▶ _Written request_
Return each line containing the string "describe".

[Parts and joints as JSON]
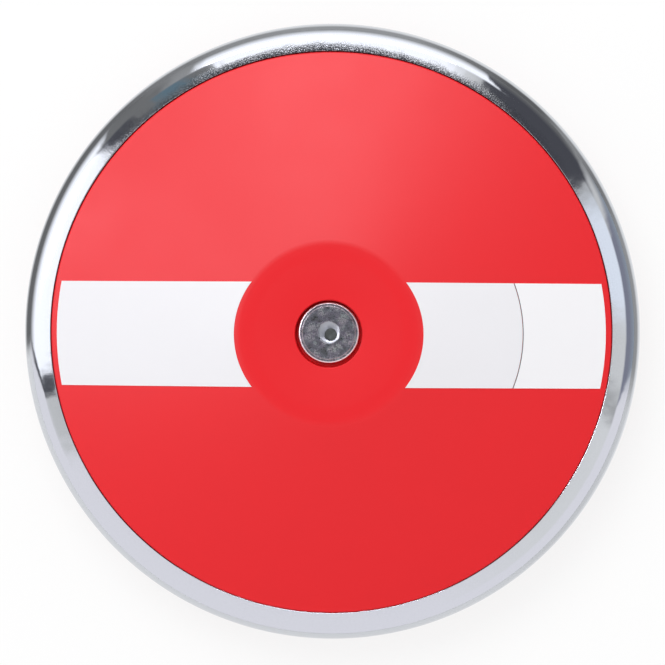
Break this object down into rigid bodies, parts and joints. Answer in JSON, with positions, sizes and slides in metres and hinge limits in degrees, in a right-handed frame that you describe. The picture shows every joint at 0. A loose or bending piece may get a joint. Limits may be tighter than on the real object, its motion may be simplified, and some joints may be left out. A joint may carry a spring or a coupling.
{
  "type": "discus",
  "caption": "Round throwing disc, thick in the middle and tapering to a heavy plated steel rim, with red plastic side plates clamped by a central screw.",
  "frame": {"origin": "middle of the disc, on its axis and halfway through its thickness", "axes": "+Z along the disc's axis, out of the labelled face; +X along the band of labels, towards the piece with the divider; +Y across the band"},
  "size_m": [0.181, 0.181, 0.0381],
  "materials": {
    "rim_plated_steel": "polished",
    "side_plate_red": "satin",
    "fastener_zinc": "satin",
    "weight_steel": "satin",
    "label_vinyl": "satin"
  },
  "bodies": {
    "root": {"rim": "rim_plated_steel", "front_side_plate": "side_plate_red", "back_side_plate": "side_plate_red", "centre_screw": "fastener_zinc", "centre_sleeve_nut": "fastener_zinc", "trim_weight_1": "weight_steel", "trim_weight_2": "weight_steel", "trim_weight_3": "weight_steel", "trim_weight_4": "weight_steel", "label_left": "label_vinyl", "label_right_inner": "label_vinyl", "label_right_outer": "label_vinyl"}
  },
  "joints": []
}
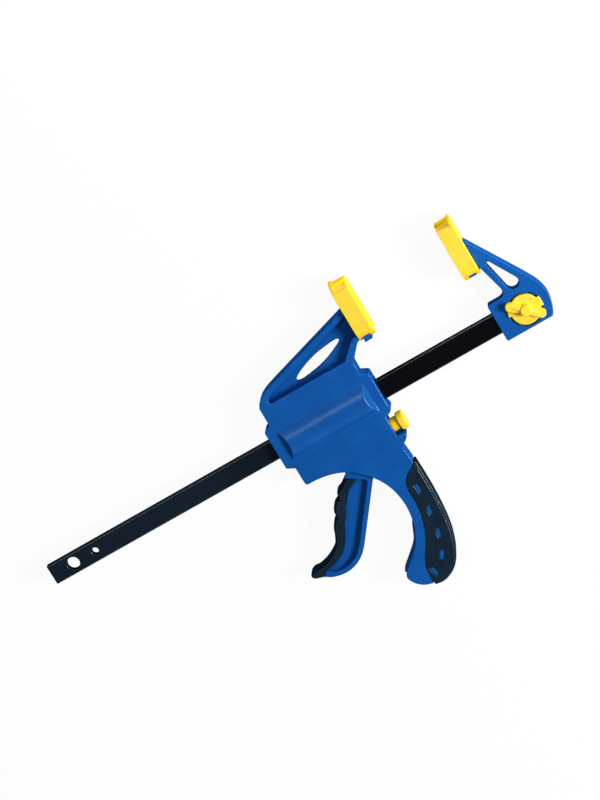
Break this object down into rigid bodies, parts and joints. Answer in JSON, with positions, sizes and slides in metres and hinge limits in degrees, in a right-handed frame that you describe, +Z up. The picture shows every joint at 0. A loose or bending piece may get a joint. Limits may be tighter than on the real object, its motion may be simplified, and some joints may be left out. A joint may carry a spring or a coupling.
{
  "type": "quick release bar clamp",
  "caption": "One-handed bar clamp: a trigger walks the sliding jaw along a flat bar, a button frees it, and a winged knob pins the removable fixed jaw.",
  "frame": {"origin": "on the plane the clamp lies on, under the middle of the whole clamp", "axes": "+X along the bar from its free end towards the fixed jaw, +Y from the bar towards the tips of the jaws, +Z up through the clamp's thickness"},
  "size_m": [0.3062, 0.17, 0.021],
  "materials": {
    "bar_steel": "black oxide, satin",
    "jaw_plastic": "fine grained blue glass-filled plastic",
    "pad_plastic": "satin yellow plastic",
    "grip_rubber": "matte moulded rubber",
    "steel": "bright steel"
  },
  "bodies": {
    "bar_and_fixed_jaw": {"bar": "bar_steel", "fixed_jaw": "jaw_plastic", "fixed_pad": "pad_plastic"},
    "moving_jaw": {"housing_front": "jaw_plastic", "housing_back": "jaw_plastic", "housing_screws": "steel", "handle_grip": "grip_rubber", "moving_pad": "pad_plastic", "trigger_pin": "steel", "drive_spring": "steel", "brake_spring": "steel"},
    "trigger_lever": {"trigger": "jaw_plastic", "trigger_grip": "grip_rubber"},
    "drive_plates": {"drive_plate_front": "steel", "drive_plate_rear": "steel"},
    "brake": {"brake_plate": "steel"},
    "button": {"release_button": "pad_plastic"},
    "jaw_lock": {"lock_knob": "pad_plastic", "lock_pin": "steel", "lock_clip": "steel"}
  },
  "joints": [
    {"name": "jaw_slide", "type": "slide", "parent": "bar_and_fixed_jaw", "child": "moving_jaw", "axis": [1, 0, 0], "range_m": [-0.109, 0.0538]},
    {"name": "trigger_pivot", "type": "hinge", "parent": "moving_jaw", "child": "trigger_lever", "pos_m": [0.02645, -0.002, 0.0105], "axis": [0, 0, 1], "range_deg": [0, 24], "stiffness_Nm_per_rad": 0.6},
    {"name": "drive_plates_push", "type": "slide", "parent": "moving_jaw", "child": "drive_plates", "axis": [1, 0, 0], "range_m": [-0.006, 0], "deforming": ["drive_spring"]},
    {"name": "button_press", "type": "slide", "parent": "moving_jaw", "child": "button", "axis": [-1, 0, 0], "range_m": [0, 0.0031], "stiffness_N_per_m": 1500},
    {"name": "brake_tilt", "type": "hinge", "parent": "moving_jaw", "child": "brake", "pos_m": [0.0367, 0.0318, 0.0105], "axis": [0, 0, 1], "range_deg": [-6, 0], "deforming": ["brake_spring"]},
    {"name": "lock_knob_turn", "type": "hinge", "parent": "bar_and_fixed_jaw", "child": "jaw_lock", "pos_m": [0.13875, 0.022, 0.0105], "axis": [0, 0, 1], "range_deg": [0, 90]}
  ],
  "couplings": [
    {"joint": "drive_plates_push", "follows": "trigger_pivot", "m_per_rad": -0.0143},
    {"joint": "brake_tilt", "follows": "button_press", "rad_per_m": -33.7}
  ]
}
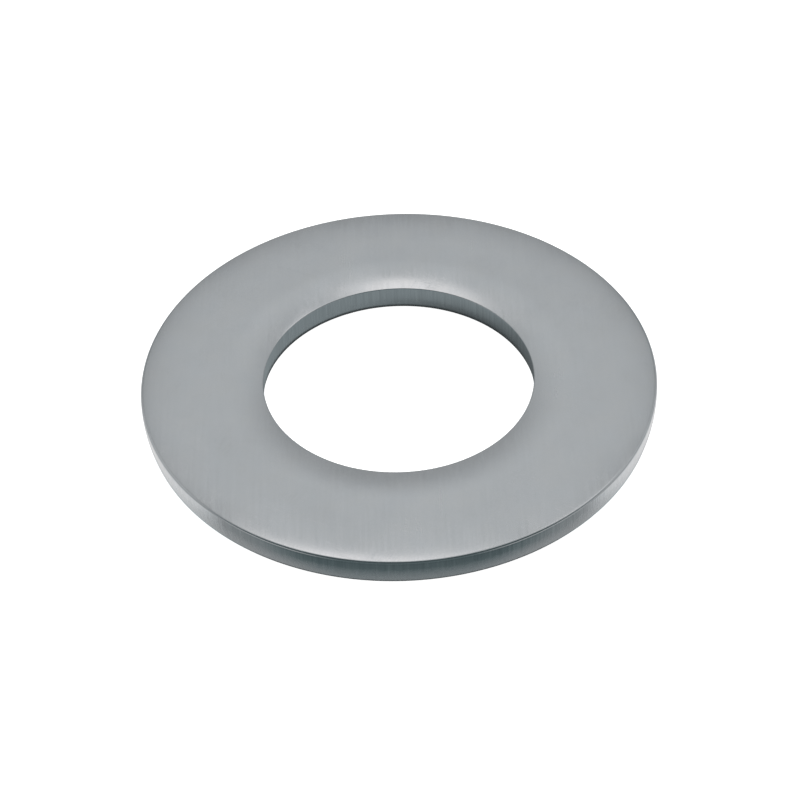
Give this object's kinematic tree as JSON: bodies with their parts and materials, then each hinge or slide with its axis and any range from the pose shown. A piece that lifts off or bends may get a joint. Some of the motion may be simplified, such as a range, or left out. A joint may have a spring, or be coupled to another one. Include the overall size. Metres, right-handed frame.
{
  "type": "flat washer",
  "caption": "Thin flat washer: a one-piece stamped steel ring with a clearance bore, a top face rolled over softly at both rims, and a flat underside.",
  "frame": {"origin": "centre of the underside, on the bore's axis, so the washer lies on Z = 0", "axes": "+Z along the bore's axis, out of the rolled-over top face; X and Y are interchangeable"},
  "size_m": [0.02, 0.02, 0.0012],
  "materials": {
    "zinc_plated_steel": "satin grey metal, as tumbled and zinc plated steel, slightly cool in tone"
  },
  "bodies": {
    "root": {"flat_washer": "zinc_plated_steel"}
  },
  "joints": []
}
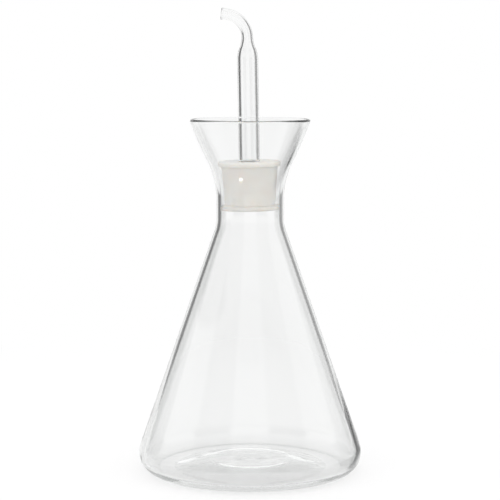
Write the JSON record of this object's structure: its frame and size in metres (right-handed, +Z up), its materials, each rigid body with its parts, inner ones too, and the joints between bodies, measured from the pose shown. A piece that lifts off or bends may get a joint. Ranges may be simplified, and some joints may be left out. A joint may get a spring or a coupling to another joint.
{
  "type": "oil cruet",
  "caption": "Empty clear glass conical flask with a flared mouth, a translucent silicone plug and a bent glass pouring spout, for oil.",
  "frame": {"origin": "centre of the flat ring that the flask stands on", "axes": "+Z up along the flask's axis; the nib of the spout points along -X; -Y is the front"},
  "size_m": [0.112, 0.112, 0.2309],
  "materials": {
    "flask_glass": "clear blown borosilicate glass, fire-polished rim",
    "plug_silicone": "milky translucent silicone, satin",
    "spout_glass": "clear drawn borosilicate glass tube, fire-polished ends"
  },
  "bodies": {
    "root": {"flask": "flask_glass", "stopper": "plug_silicone", "spout": "spout_glass"}
  },
  "joints": []
}
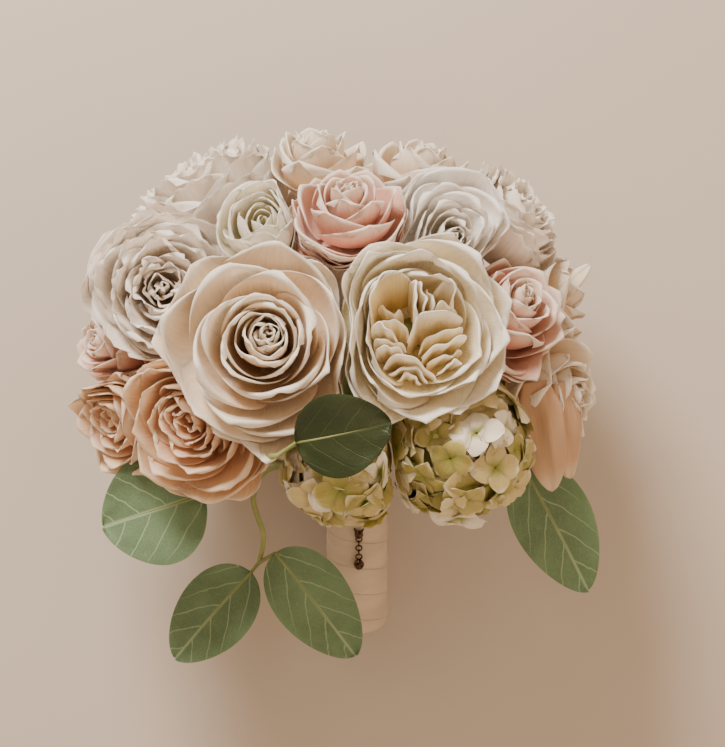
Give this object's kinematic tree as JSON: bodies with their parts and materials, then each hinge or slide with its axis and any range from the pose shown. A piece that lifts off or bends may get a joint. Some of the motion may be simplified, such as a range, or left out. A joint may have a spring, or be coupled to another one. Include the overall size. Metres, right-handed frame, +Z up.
{
  "type": "rose bouquet",
  "caption": "Hand-tied dome bouquet of open roses, peonies, hydrangea and leaf sprays, with a ribbon-wrapped handle and a small charm, lying on its side.",
  "frame": {"origin": "on the surface the bouquet lies on, under the middle of its bounding box", "axes": "+Z up; the flowers face up and toward +Y, and the handle runs down toward -Y; +X is to the right of someone who looks at the flowers with the handle toward them"},
  "size_m": [0.2784, 0.2816, 0.2261],
  "materials": {
    "blush_petals": "soft petal",
    "cream_petals": "soft petal",
    "dark_metal": "dark bronzed",
    "eucalyptus_leaf": "matt leaf",
    "green_stem": "satin",
    "hydrangea_petals": "soft petal",
    "ivory_petals": "soft petal",
    "lemon_petals": "soft petal",
    "peach_petals": "soft petal",
    "pearl": "pearl",
    "ribbon": "satin ribbon",
    "salal_leaf": "glossy leaf",
    "white_petals": "soft petal"
  },
  "bodies": {
    "root": {"rose_cream_front": "cream_petals", "rose_ivory_garden": "ivory_petals", "peony_white_crown": "white_petals", "peony_white_left": "white_petals", "rose_pink_left": "blush_petals", "rose_peach_left": "peach_petals", "rose_peach_low": "peach_petals", "ranunculus_lemon": "lemon_petals", "rose_blush_crown": "blush_petals", "rose_cream_crown": "cream_petals", "rose_ivory_crown": "ivory_petals", "rose_white_crown": "white_petals", "peony_white_right": "white_petals", "rose_pink_right": "blush_petals", "rose_peach_right": "peach_petals", "hydrangea_front": "hydrangea_petals", "hydrangea_right": "hydrangea_petals", "rose_cream_right": "cream_petals", "rose_cream_back": "cream_petals", "rose_blush_back": "blush_petals", "rose_peach_back": "peach_petals", "hydrangea_back_right": "hydrangea_petals", "peony_white_back": "white_petals", "rose_ivory_back_left": "ivory_petals", "rose_blush_back_left": "blush_petals", "stem_rose_cream_front": "green_stem", "stem_rose_ivory_garden": "green_stem", "stem_peony_crown": "green_stem", "stem_peony_left": "green_stem", "stem_spray_left": "green_stem", "stem_rose_peach_low": "green_stem", "stem_ranunculus": "green_stem", "stem_rose_blush_crown": "green_stem", "stem_rose_cream_crown": "green_stem", "stem_rose_ivory_crown": "green_stem", "stem_rose_white_crown": "green_stem", "stem_peony_right": "green_stem", "stem_rose_pink_right": "green_stem", "stem_rose_peach_right": "green_stem", "stem_hydrangea_front": "green_stem", "stem_hydrangea_right": "green_stem", "stem_spray_right": "green_stem", "stem_rose_cream_back": "green_stem", "stem_rose_blush_back": "green_stem", "stem_hydrangea_back": "green_stem", "stem_peony_back": "green_stem", "stem_spray_back": "green_stem", "leaf_salal_front": "salal_leaf", "eucalyptus_left": "eucalyptus_leaf", "eucalyptus_right": "eucalyptus_leaf", "handle_wrap": "ribbon", "pearl_pin_head": "pearl", "charm_chain": "dark_metal"}
  },
  "joints": []
}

▶ _Solution to this problem_
Break this object down into rigid bodies, parts and joints. Answer in JSON, with positions, sizes and slides in metres and hinge limits in degrees, in a right-handed frame that you describe. The picture shows every joint at 0. A loose or bending piece may get a joint. Limits may be tighter than on the real object, its motion may be simplified, and some joints may be left out. A joint may carry a spring or a coupling.
Break this object down into rigid bodies, parts and joints. Answer in JSON, with positions, sizes and slides in metres and hinge limits in degrees, in a right-handed frame that you describe, +Z up. The picture shows every joint at 0. A loose or bending piece may get a joint. Limits may be tighter than on the real object, its motion may be simplified, and some joints may be left out. A joint may carry a spring or a coupling.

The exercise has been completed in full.